Reproduce each line of the listing exactly.

++++ Collected data

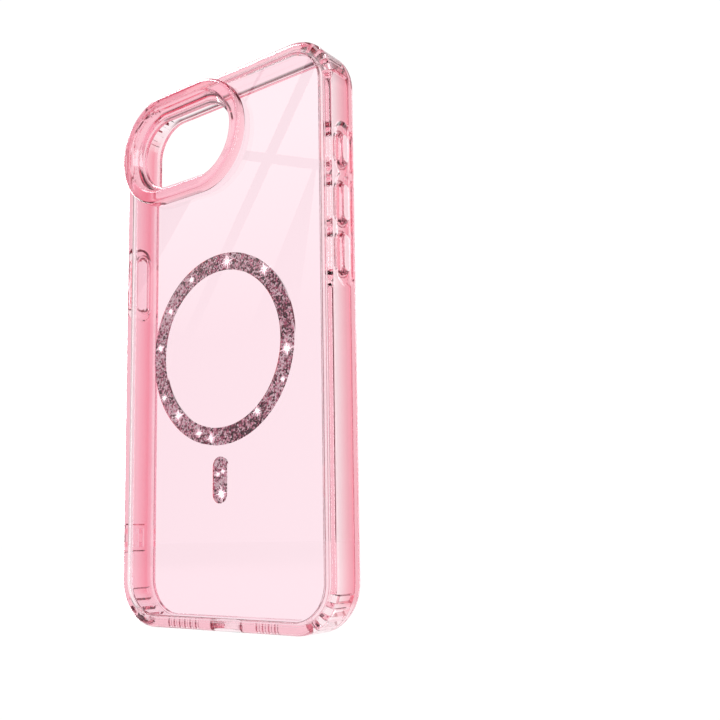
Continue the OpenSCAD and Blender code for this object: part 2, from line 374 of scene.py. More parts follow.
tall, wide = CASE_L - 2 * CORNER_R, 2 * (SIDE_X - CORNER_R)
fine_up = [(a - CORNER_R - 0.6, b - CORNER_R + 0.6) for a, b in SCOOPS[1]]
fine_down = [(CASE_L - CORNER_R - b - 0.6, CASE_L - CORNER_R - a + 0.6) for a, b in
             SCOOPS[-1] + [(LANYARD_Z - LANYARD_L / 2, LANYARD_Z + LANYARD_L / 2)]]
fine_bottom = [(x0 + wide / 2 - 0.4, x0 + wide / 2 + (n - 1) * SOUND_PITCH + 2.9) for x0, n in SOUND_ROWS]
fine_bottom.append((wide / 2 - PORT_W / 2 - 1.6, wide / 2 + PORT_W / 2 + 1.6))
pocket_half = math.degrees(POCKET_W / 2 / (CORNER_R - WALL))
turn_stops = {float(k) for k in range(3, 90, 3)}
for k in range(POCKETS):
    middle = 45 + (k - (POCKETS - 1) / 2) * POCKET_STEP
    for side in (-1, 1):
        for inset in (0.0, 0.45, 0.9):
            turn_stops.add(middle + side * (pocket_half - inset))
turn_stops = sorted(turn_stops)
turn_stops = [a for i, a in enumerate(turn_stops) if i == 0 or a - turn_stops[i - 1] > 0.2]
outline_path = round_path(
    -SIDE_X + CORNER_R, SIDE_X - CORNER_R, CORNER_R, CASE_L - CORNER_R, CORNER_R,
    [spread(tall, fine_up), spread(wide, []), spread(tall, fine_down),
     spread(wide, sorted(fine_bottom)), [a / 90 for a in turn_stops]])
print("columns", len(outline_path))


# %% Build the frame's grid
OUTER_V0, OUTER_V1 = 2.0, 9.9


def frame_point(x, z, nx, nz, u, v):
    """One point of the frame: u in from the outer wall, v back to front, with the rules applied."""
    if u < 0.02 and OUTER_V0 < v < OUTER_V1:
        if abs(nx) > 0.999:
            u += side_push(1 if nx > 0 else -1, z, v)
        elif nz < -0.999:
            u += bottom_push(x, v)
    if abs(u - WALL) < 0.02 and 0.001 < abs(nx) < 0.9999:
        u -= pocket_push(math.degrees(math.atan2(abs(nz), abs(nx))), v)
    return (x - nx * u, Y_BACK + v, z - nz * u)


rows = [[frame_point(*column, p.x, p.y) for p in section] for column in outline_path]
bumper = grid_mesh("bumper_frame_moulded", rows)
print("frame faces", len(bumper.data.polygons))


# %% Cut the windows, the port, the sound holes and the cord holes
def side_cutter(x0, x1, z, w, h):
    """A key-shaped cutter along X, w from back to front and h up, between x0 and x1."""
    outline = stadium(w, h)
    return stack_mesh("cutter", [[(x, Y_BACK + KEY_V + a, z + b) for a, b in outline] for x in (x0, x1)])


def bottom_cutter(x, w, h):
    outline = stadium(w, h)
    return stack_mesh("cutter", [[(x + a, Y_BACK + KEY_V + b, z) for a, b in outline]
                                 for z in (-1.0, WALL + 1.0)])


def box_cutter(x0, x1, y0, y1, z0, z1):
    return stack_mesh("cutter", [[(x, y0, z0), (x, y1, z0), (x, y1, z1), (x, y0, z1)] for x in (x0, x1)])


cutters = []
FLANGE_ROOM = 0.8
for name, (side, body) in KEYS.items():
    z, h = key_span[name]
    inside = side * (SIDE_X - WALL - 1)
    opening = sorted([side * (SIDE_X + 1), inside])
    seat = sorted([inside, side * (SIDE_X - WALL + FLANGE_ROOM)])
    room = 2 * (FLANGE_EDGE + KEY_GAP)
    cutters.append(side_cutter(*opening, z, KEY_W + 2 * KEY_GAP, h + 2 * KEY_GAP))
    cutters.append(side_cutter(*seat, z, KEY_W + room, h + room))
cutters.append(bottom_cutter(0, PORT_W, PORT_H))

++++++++

Exercise output –
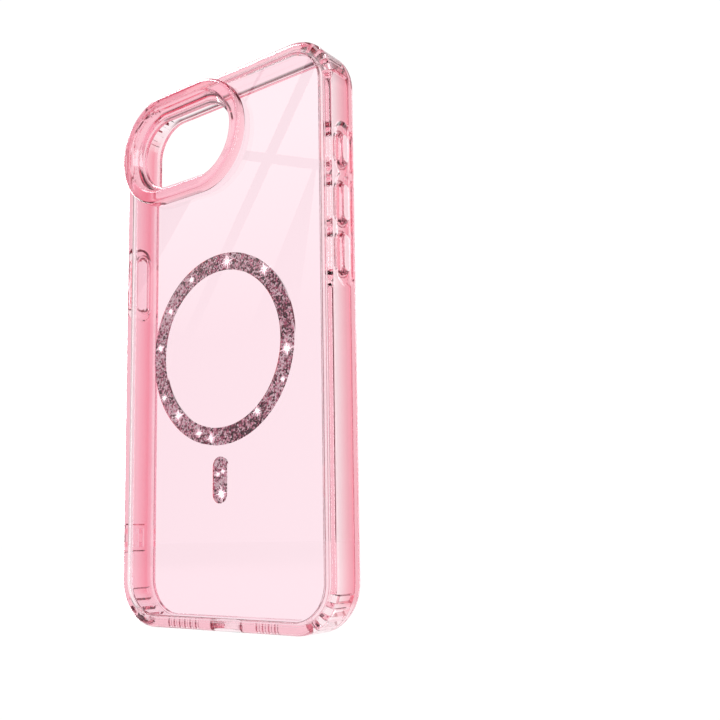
Continue the OpenSCAD and Blender code for this object: part 2, from line 374 of scene.py. More parts follow.
tall, wide = CASE_L - 2 * CORNER_R, 2 * (SIDE_X - CORNER_R)
fine_up = [(a - CORNER_R - 0.6, b - CORNER_R + 0.6) for a, b in SCOOPS[1]]
fine_down = [(CASE_L - CORNER_R - b - 0.6, CASE_L - CORNER_R - a + 0.6) for a, b in
             SCOOPS[-1] + [(LANYARD_Z - LANYARD_L / 2, LANYARD_Z + LANYARD_L / 2)]]
fine_bottom = [(x0 + wide / 2 - 0.4, x0 + wide / 2 + (n - 1) * SOUND_PITCH + 2.9) for x0, n in SOUND_ROWS]
fine_bottom.append((wide / 2 - PORT_W / 2 - 1.6, wide / 2 + PORT_W / 2 + 1.6))
pocket_half = math.degrees(POCKET_W / 2 / (CORNER_R - WALL))
turn_stops = {float(k) for k in range(3, 90, 3)}
for k in range(POCKETS):
    middle = 45 + (k - (POCKETS - 1) / 2) * POCKET_STEP
    for side in (-1, 1):
        for inset in (0.0, 0.45, 0.9):
            turn_stops.add(middle + side * (pocket_half - inset))
turn_stops = sorted(turn_stops)
turn_stops = [a for i, a in enumerate(turn_stops) if i == 0 or a - turn_stops[i - 1] > 0.2]
outline_path = round_path(
    -SIDE_X + CORNER_R, SIDE_X - CORNER_R, CORNER_R, CASE_L - CORNER_R, CORNER_R,
    [spread(tall, fine_up), spread(wide, []), spread(tall, fine_down),
     spread(wide, sorted(fine_bottom)), [a / 90 for a in turn_stops]])
print("columns", len(outline_path))


# %% Build the frame's grid
OUTER_V0, OUTER_V1 = 2.0, 9.9


def frame_point(x, z, nx, nz, u, v):
    """One point of the frame: u in from the outer wall, v back to front, with the rules applied."""
    if u < 0.02 and OUTER_V0 < v < OUTER_V1:
        if abs(nx) > 0.999:
            u += side_push(1 if nx > 0 else -1, z, v)
        elif nz < -0.999:
            u += bottom_push(x, v)
    if abs(u - WALL) < 0.02 and 0.001 < abs(nx) < 0.9999:
        u -= pocket_push(math.degrees(math.atan2(abs(nz), abs(nx))), v)
    return (x - nx * u, Y_BACK + v, z - nz * u)


rows = [[frame_point(*column, p.x, p.y) for p in section] for column in outline_path]
bumper = grid_mesh("bumper_frame_moulded", rows)
print("frame faces", len(bumper.data.polygons))


# %% Cut the windows, the port, the sound holes and the cord holes
def side_cutter(x0, x1, z, w, h):
    """A key-shaped cutter along X, w from back to front and h up, between x0 and x1."""
    outline = stadium(w, h)
    return stack_mesh("cutter", [[(x, Y_BACK + KEY_V + a, z + b) for a, b in outline] for x in (x0, x1)])


def bottom_cutter(x, w, h):
    outline = stadium(w, h)
    return stack_mesh("cutter", [[(x + a, Y_BACK + KEY_V + b, z) for a, b in outline]
                                 for z in (-1.0, WALL + 1.0)])


def box_cutter(x0, x1, y0, y1, z0, z1):
    return stack_mesh("cutter", [[(x, y0, z0), (x, y1, z0), (x, y1, z1), (x, y0, z1)] for x in (x0, x1)])


cutters = []
FLANGE_ROOM = 0.8
for name, (side, body) in KEYS.items():
    z, h = key_span[name]
    inside = side * (SIDE_X - WALL - 1)
    opening = sorted([side * (SIDE_X + 1), inside])
    seat = sorted([inside, side * (SIDE_X - WALL + FLANGE_ROOM)])
    room = 2 * (FLANGE_EDGE + KEY_GAP)
    cutters.append(side_cutter(*opening, z, KEY_W + 2 * KEY_GAP, h + 2 * KEY_GAP))
    cutters.append(side_cutter(*seat, z, KEY_W + room, h + room))
cutters.append(bottom_cutter(0, PORT_W, PORT_H))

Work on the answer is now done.